Innovare la didattica e il reclutamento per incidere sul futuro dei giovani

da Il Sole 24 Ore

di Daniele Checchi

Le misure proposte nel Pnrr relativamente al potenziamento dell’offerta di servizi di istruzione (19,4 miliardi di spesa prevista) contengono progetti d’investimento ripartiti in due grandi gruppi: interventi intesi a favorire la scolarità e interventi volti a migliorare le competenze. Volendo usare un gergo da economisti, i primi mirano all’aumento quantitativo del capitale umano (più persone più a lungo a scuola), i secondi si prefiggono il miglioramento della dimensione qualitativa dello stesso (competenze scientifiche, di ruolo e comunicative, innovative).

Sulle prime gli interventi proposti sono facilmente identificabili e quantificabili, e sulla loro efficacia esiste letteratura scientifica che ne conferma l’efficacia. I 4,6 miliardi di intervento su asili nido e servizi per l’infanzia devono andare a riequilibrare le disparità territoriali nell’accesso ai servizi (a torto fino ad oggi ricompresi nei servizi a domanda individuale, come le piscine), garantendo nel contempo una fonte di stimolazione aggiuntiva per fanciulli provenienti da ambenti culturalmente svantaggiati. I 5,2 miliardi complessivi per la messa in sicurezza delle scuole, adeguamento delle strutture sportive e realizzazione degli spazi mensa per permettere agli alunni di restare a scuola anche nei pomeriggi vanno nella stessa direzione: offrire ai ragazzi degli spazi dignitosi di socializzazione e apprendimento. Nella stessa logica si iscrivono i 3,2 miliardi per cablatura delle scuole e laboratori informatici, così come stanno sempre nel primo gruppo anche i 3 miliardi per la costruzione di alloggi per studenti universitari, l’ampliamento delle borse di studio e il potenziamento degli istituti tecnici superiori.

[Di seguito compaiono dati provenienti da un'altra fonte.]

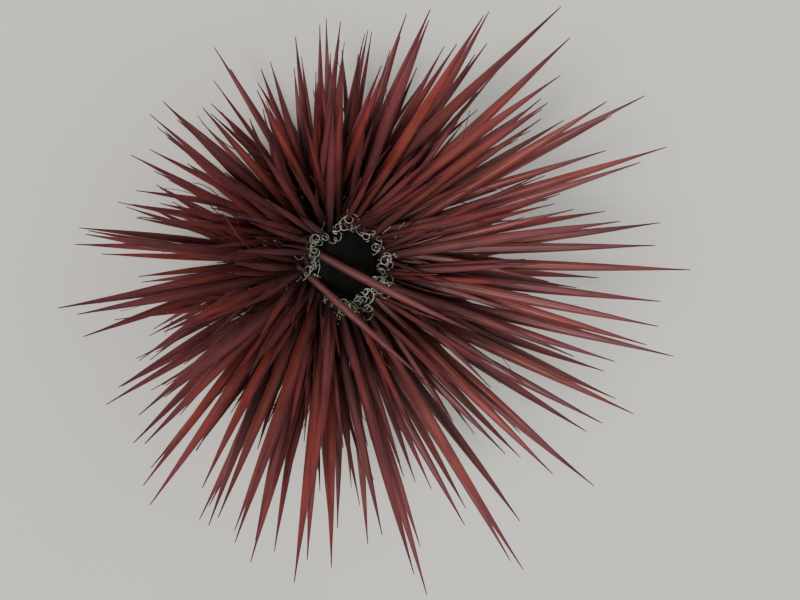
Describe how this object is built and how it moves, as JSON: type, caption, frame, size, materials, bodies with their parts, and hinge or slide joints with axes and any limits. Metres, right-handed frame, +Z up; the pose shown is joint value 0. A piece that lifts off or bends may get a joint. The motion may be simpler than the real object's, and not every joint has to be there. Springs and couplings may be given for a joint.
{
  "type": "needle-spined sea urchin, life-size still model",
  "caption": "Sea urchin with long tapering maroon needles spread round a bare black apical disc, standing on its short lower needles.",
  "frame": {"origin": "on the floor, under the middle of the box round the needles", "axes": "+Z up along the test's axis, from the mouth to the apical disc; the picture looks down from the -Y side"},
  "size_m": [0.078, 0.0784, 0.0443],
  "materials": {
    "maroon_needles": "satin, finely grooved",
    "black_skin": "dull wet skin"
  },
  "bodies": {
    "root": {"apical_disc": "black_skin", "mouth": "black_skin", "ambulacrum_1": "maroon_needles", "ambulacrum_2": "maroon_needles", "ambulacrum_3": "maroon_needles", "ambulacrum_4": "maroon_needles", "ambulacrum_5": "maroon_needles", "interambulacrum_1": "maroon_needles", "interambulacrum_2": "maroon_needles", "interambulacrum_3": "maroon_needles", "interambulacrum_4": "maroon_needles", "interambulacrum_5": "maroon_needles"}
  },
  "joints": []
}
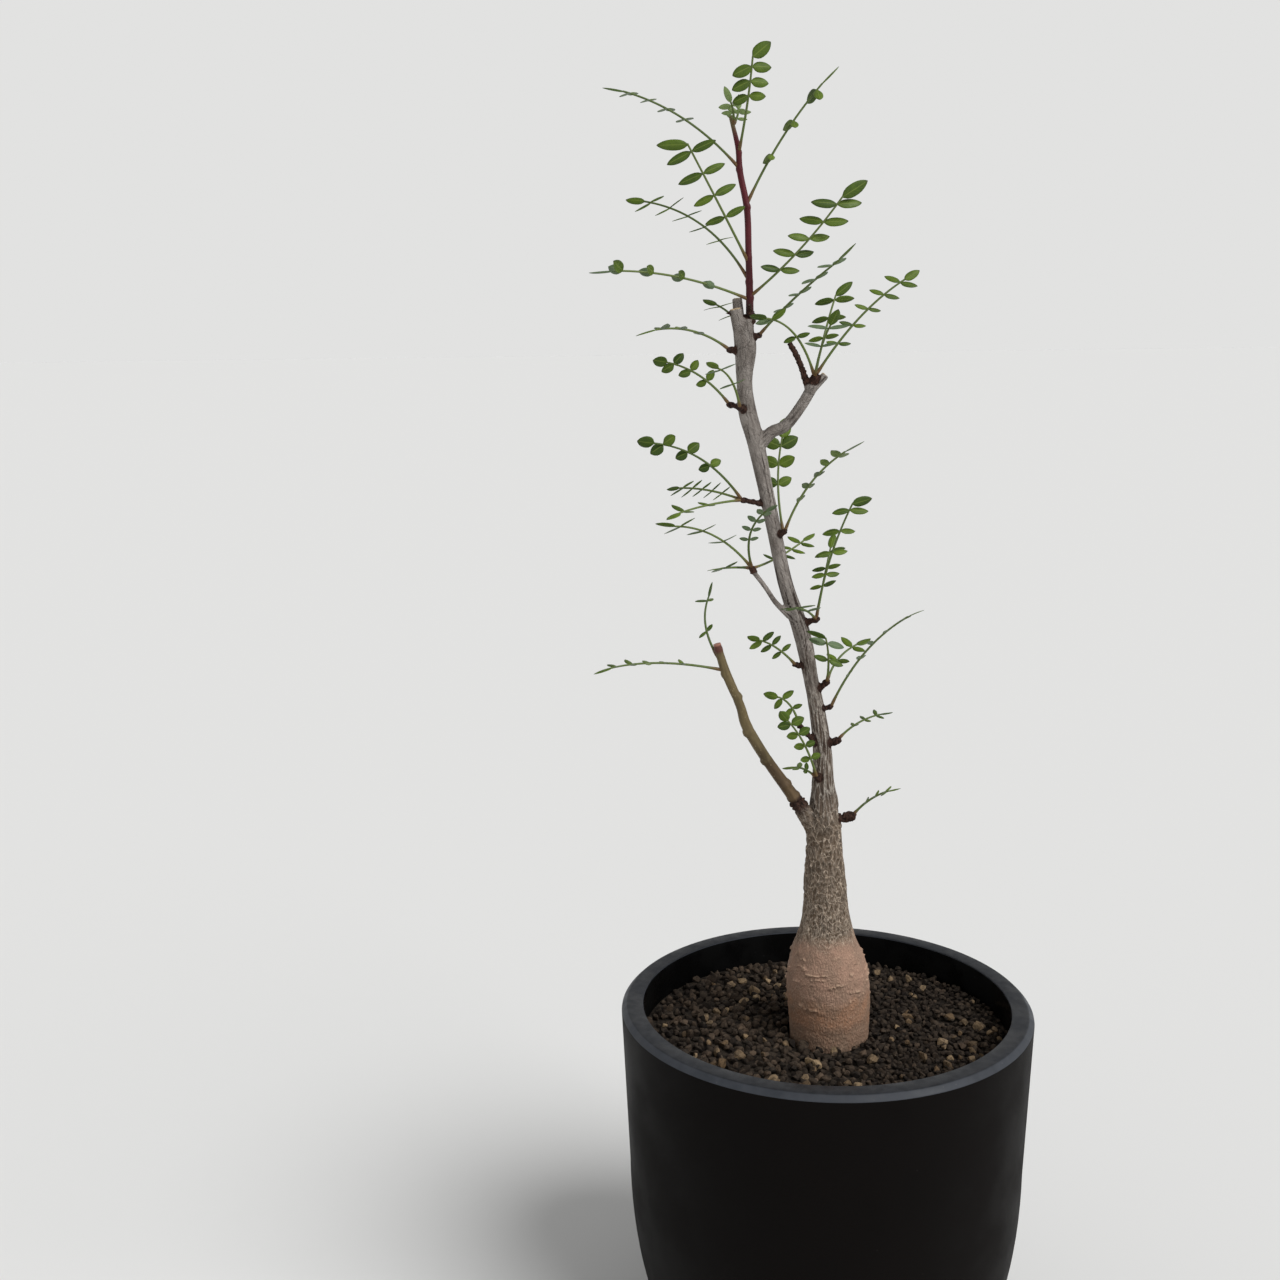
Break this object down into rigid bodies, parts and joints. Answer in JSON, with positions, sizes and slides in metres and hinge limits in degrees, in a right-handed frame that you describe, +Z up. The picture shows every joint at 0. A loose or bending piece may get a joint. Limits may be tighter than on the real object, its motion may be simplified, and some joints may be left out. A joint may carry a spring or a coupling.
{
  "type": "potted elephant tree",
  "caption": "Small elephant tree with a swollen base, slender forked trunk and feathery pinnate leaves, planted in grit in a round matte black pot.",
  "frame": {"origin": "centre of the pot's base, on the surface that the pot stands on", "axes": "+Z up along the pot's axis, -Y towards the viewer of the picture, +X to the viewer's right"},
  "size_m": [0.1575, 0.15, 0.4686],
  "materials": {
    "pot": "matte near-black with a slate grey rim and a glossier inner wall",
    "soil": "dark porous mineral grit with scattered tan grains",
    "bark": "grey-brown bark with a raised net of pale fibres, pinkish brown on the swollen base",
    "young_bark": "smooth olive-tan young bark",
    "red_bark": "smooth deep maroon young bark",
    "leaf": "fresh mid-green blades with a soft sheen on pale green stalks"
  },
  "bodies": {
    "root": {"pot": "pot", "soil": "soil", "trunk": "bark", "side_branch": "young_bark", "red_shoot": "red_bark", "shoot_leaf_1": "leaf", "shoot_leaf_9": "leaf", "shoot_leaf_2": "leaf", "shoot_leaf_3": "leaf", "shoot_leaf_4": "leaf", "shoot_leaf_5": "leaf", "shoot_leaf_6": "leaf", "shoot_leaf_7": "leaf", "shoot_leaf_8": "leaf", "crown_leaf_1": "leaf", "crown_leaf_2": "leaf", "crown_leaf_3": "leaf", "crown_leaf_4": "leaf", "crown_leaf_5": "leaf", "fork_leaf_1": "leaf", "fork_leaf_2": "leaf", "fork_leaf_3": "leaf", "fork_leaf_4": "leaf", "spur_leaf_1": "leaf", "spur_leaf_2": "leaf", "spur_leaf_3": "leaf", "twig_leaf_1": "leaf", "twig_leaf_2": "leaf", "twig_leaf_3": "leaf", "twig_leaf_4": "leaf", "right_leaf_1": "leaf", "right_leaf_2": "leaf", "mid_leaf_1": "leaf", "mid_leaf_2": "leaf", "mid_leaf_3": "leaf", "low_leaf_1": "leaf", "low_leaf_2": "leaf", "low_leaf_3": "leaf", "low_leaf_4": "leaf", "low_leaf_5": "leaf", "low_leaf_6": "leaf", "low_leaf_7": "leaf", "low_leaf_8": "leaf", "foot_leaf": "leaf", "branch_leaf_1": "leaf", "branch_leaf_2": "leaf"}
  },
  "joints": []
}
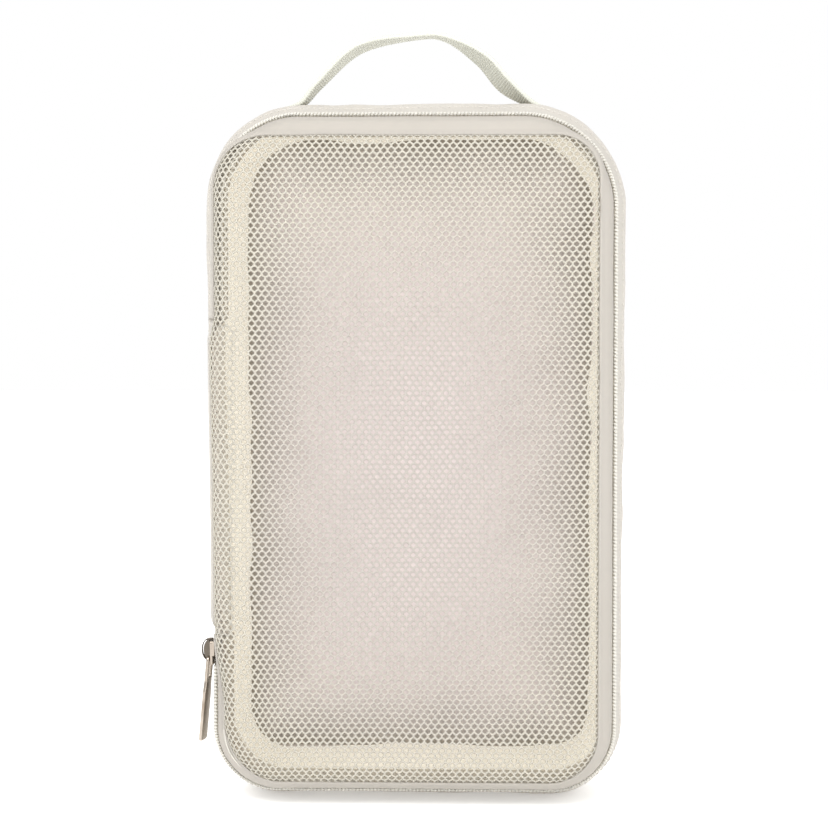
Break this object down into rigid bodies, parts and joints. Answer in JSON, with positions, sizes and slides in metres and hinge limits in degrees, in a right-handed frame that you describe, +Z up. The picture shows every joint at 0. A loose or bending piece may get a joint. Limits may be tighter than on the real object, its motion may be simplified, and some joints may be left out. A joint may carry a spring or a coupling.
{
  "type": "packing cube",
  "caption": "Soft box-shaped packing cube with a mesh lid, a coil zipper round the lid, a metal slider with a long pull, and a webbing grab handle on top.",
  "frame": {"origin": "centre of the flat resting face under the bag's lower gusset, at the mount base_rest", "axes": "+Z up along the bag's long side towards the handle, -Y towards the mesh lid, -X towards the lid's hinge side and the zipper slider"},
  "size_m": [0.1825, 0.076, 0.3259],
  "materials": {
    "shell_fabric": "plain-woven polyester, cream",
    "mesh": "knitted net, cream",
    "zipper_tape": "woven tape, cream",
    "zipper_coil": "nylon coil, cream",
    "binding": "bias binding tape",
    "webbing": "ribbed webbing, cream",
    "thread": "sewing thread",
    "slider_metal": "polished light nickel"
  },
  "bodies": {
    "shell": {"back_panel": "shell_fabric", "gusset_strip": "shell_fabric", "hinge_panel": "shell_fabric", "back_seam_binding": "binding", "gusset_seam_binding": "binding", "rear_zipper_tape": "zipper_tape", "rear_zipper_coil": "zipper_coil", "zipper_tab_lower": "shell_fabric", "zipper_tab_upper": "shell_fabric", "tab_bartack_lower": "thread", "tab_bartack_upper": "thread", "handle_end_left": "webbing", "handle_end_right": "webbing", "handle_bartack_left": "thread", "handle_bartack_right": "thread"},
    "lid": {"mesh_panel": "mesh", "lid_band": "shell_fabric", "mesh_seam_binding": "binding", "lid_seam_binding": "binding", "front_zipper_tape": "zipper_tape", "front_zipper_coil": "zipper_coil"},
    "handle": {"handle_webbing": "webbing"},
    "slider": {"slider_body": "slider_metal"},
    "pull": {"pull_tab": "slider_metal"}
  },
  "joints": [
    {"name": "lid_hinge", "type": "hinge", "parent": "shell", "child": "lid", "pos_m": [-0.0897, -0.0382, 0.13725], "axis": [0, 0, -1], "range_deg": [0, 175]},
    {"name": "handle_fold", "type": "hinge", "parent": "shell", "child": "handle", "pos_m": [0, 0.01, 0.304], "axis": [1, 0, 0], "range_deg": [-75, 75]},
    {"name": "slider_travel", "type": "slide", "parent": "shell", "child": "slider", "axis": [0, 0, -1], "range_m": [0, 0.024]},
    {"name": "pull_swing", "type": "hinge", "parent": "slider", "child": "pull", "pos_m": [-0.0876, -0.0238, 0.0611], "axis": [0, 1, 0], "range_deg": [0, 145]}
  ]
}
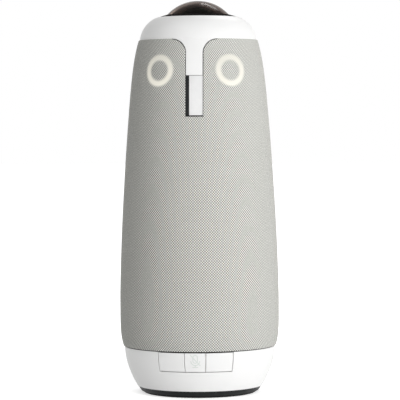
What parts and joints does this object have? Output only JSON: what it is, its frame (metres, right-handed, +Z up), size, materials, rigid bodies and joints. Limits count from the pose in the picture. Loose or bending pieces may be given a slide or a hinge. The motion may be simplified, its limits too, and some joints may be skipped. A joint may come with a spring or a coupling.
{
  "type": "conference camera",
  "caption": "Tall fabric-covered conference camera with a panoramic lens dome on top, ring lights, speakers inside, and volume and mute keys in its base.",
  "frame": {"origin": "on the surface that it stands on, under the centre of the body", "axes": "+Z up along the body to the lens dome, -Y towards the front with the keys and the spine, +X to the right as seen from the front"},
  "size_m": [0.111, 0.111, 0.273],
  "materials": {
    "foot_rubber": "soft matt",
    "base_plate_plastic": "fine grain",
    "insert_brass": "turned",
    "white_plastic": "satin white",
    "key_plastic": "satin white",
    "screw_steel": "zinc plated",
    "switch_plastic": "matt",
    "stem_plastic": "matt",
    "flex_film": "polyimide film",
    "inner_plastic": "matt black",
    "board": "solder mask",
    "connector_plastic": "matt black",
    "connector_steel": "stamped",
    "basket_steel": "black coat",
    "cone_paper": "coated paper",
    "magnet_ferrite": "ground ferrite",
    "standoff_brass": "turned",
    "can_steel": "tin plate",
    "sink_aluminium": "extruded",
    "light_guide_clear": "frosted",
    "sensor_glass": "coated",
    "barrel_black": "black anodised",
    "lens_glass": "coated",
    "grille_plastic": "matt black",
    "knit": "tight knit",
    "trim_plastic": "satin light grey",
    "bezel_black": "satin black",
    "seal_rubber": "matt",
    "dome_glass": "smoked clear"
  },
  "bodies": {
    "housing": {"foot_ring": "foot_rubber", "base_plate": "base_plate_plastic", "tripod_insert": "insert_brass", "base_screws": "screw_steel", "base_shell": "white_plastic", "key_switches": "switch_plastic", "key_flex_board": "flex_film", "key_bracket": "inner_plastic", "port_board": "board", "power_jack": "connector_plastic", "usb_port": "connector_steel", "lock_slot_insert": "connector_steel", "speaker_housing": "inner_plastic", "speaker_housing_lid": "inner_plastic", "lid_screws": "screw_steel", "speaker_basket_front": "basket_steel", "speaker_basket_right": "basket_steel", "speaker_basket_left": "basket_steel", "speaker_cone_front": "cone_paper", "speaker_cone_right": "cone_paper", "speaker_cone_left": "cone_paper", "speaker_magnet_front": "magnet_ferrite", "speaker_magnet_right": "magnet_ferrite", "speaker_magnet_left": "magnet_ferrite", "speaker_screws": "screw_steel", "board_standoffs": "standoff_brass", "main_board": "board", "shield_cans": "can_steel", "heat_sink": "sink_aluminium", "upper_frame": "inner_plastic", "left_light_board": "board", "right_light_board": "board", "left_light_guide": "light_guide_clear", "right_light_guide": "light_guide_clear", "mic_board": "board", "microphones": "can_steel", "image_sensor_board": "board", "image_sensor": "sensor_glass", "lens_barrel": "barrel_black", "rear_lens_elements": "lens_glass", "fisheye_lens": "lens_glass", "camera_flex_cable": "flex_film", "grille_shell": "grille_plastic", "fabric_sleeve": "knit", "front_trim_plate": "trim_plastic", "top_cap": "white_plastic", "cap_screws": "screw_steel", "lens_bezel": "bezel_black", "dome_seal": "seal_rubber", "lens_dome": "dome_glass"},
    "volume_down_key_body": {"volume_down_key": "key_plastic", "volume_down_stem": "stem_plastic"},
    "mute_key_body": {"mute_key": "key_plastic", "mute_stem": "stem_plastic"},
    "volume_up_key_body": {"volume_up_key": "key_plastic", "volume_up_stem": "stem_plastic"}
  },
  "joints": [
    {"name": "volume_down_key_slide", "type": "slide", "parent": "housing", "child": "volume_down_key_body", "axis": [0.319, 0.9478, 0], "range_m": [0, 0.0005], "stiffness_N_per_m": 3000},
    {"name": "mute_key_slide", "type": "slide", "parent": "housing", "child": "mute_key_body", "axis": [0, 1, 0], "range_m": [0, 0.0005], "stiffness_N_per_m": 3000},
    {"name": "volume_up_key_slide", "type": "slide", "parent": "housing", "child": "volume_up_key_body", "axis": [-0.319, 0.9478, 0], "range_m": [0, 0.0005], "stiffness_N_per_m": 3000}
  ]
}
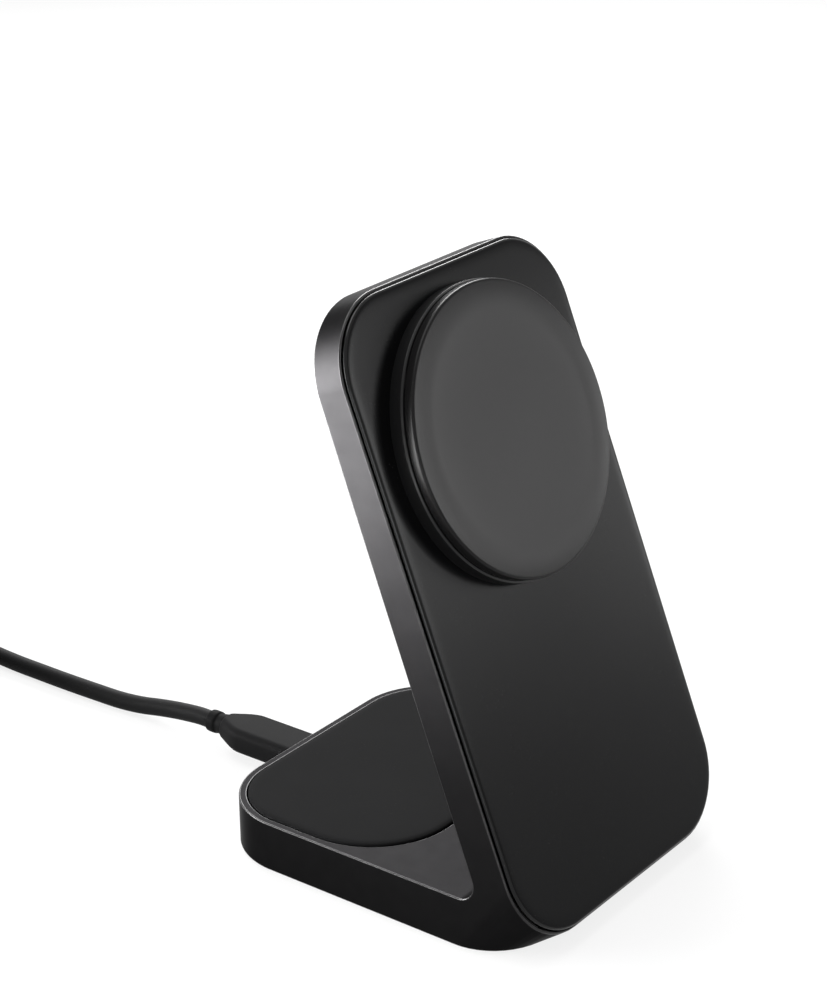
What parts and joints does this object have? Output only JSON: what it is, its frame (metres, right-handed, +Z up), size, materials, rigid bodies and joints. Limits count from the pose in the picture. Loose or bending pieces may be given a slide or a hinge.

Il secondo gruppo raccoglie progetti di intervento per «ridurre i divari territoriali» nelle competenze della scuola secondaria (1,5 miliardi) e per «formare nuove competenze e nuovi linguaggi» (1 miliardo). Se però uno desideri capire quali siano le cose da fare, quali interventi siano efficaci e/o abbiano una più elevata probabilità di successo, la descrizione rimane vaga.

Personalizzazione dei percorsi per le scuole critiche suona come un ridimensionamento degli obiettivi, così come formazione per i dirigenti e mentoring per gli insegnanti non sembrano azioni particolarmente innovative rispetto alle pratiche oggi vigenti, che appaiono sostanzialmente inefficaci nell’innalzare i livelli di competenza laddove questi sono inadeguati. Da monitorare non sono tanto gli studenti, ma l’efficacia delle pratiche didattiche dei rispettivi insegnanti. Gli insegnanti che assicurano un maggior valore aggiunto in termini di competenze acquisite dai loro alunni dovrebbero essere individuati e resi responsabili di progetti di miglioramento nelle rispettive scuole. Se poi questo si accompagnasse a una definitiva riforma del reclutamento scolastico che favorisse il ricambio generazionale e l’assegnazione dei docenti migliori alle scuole più problematiche, allora le risorse del Pnrr potrebbero davvero incidere sui destini futuri delle generazioni attualmente a scuola.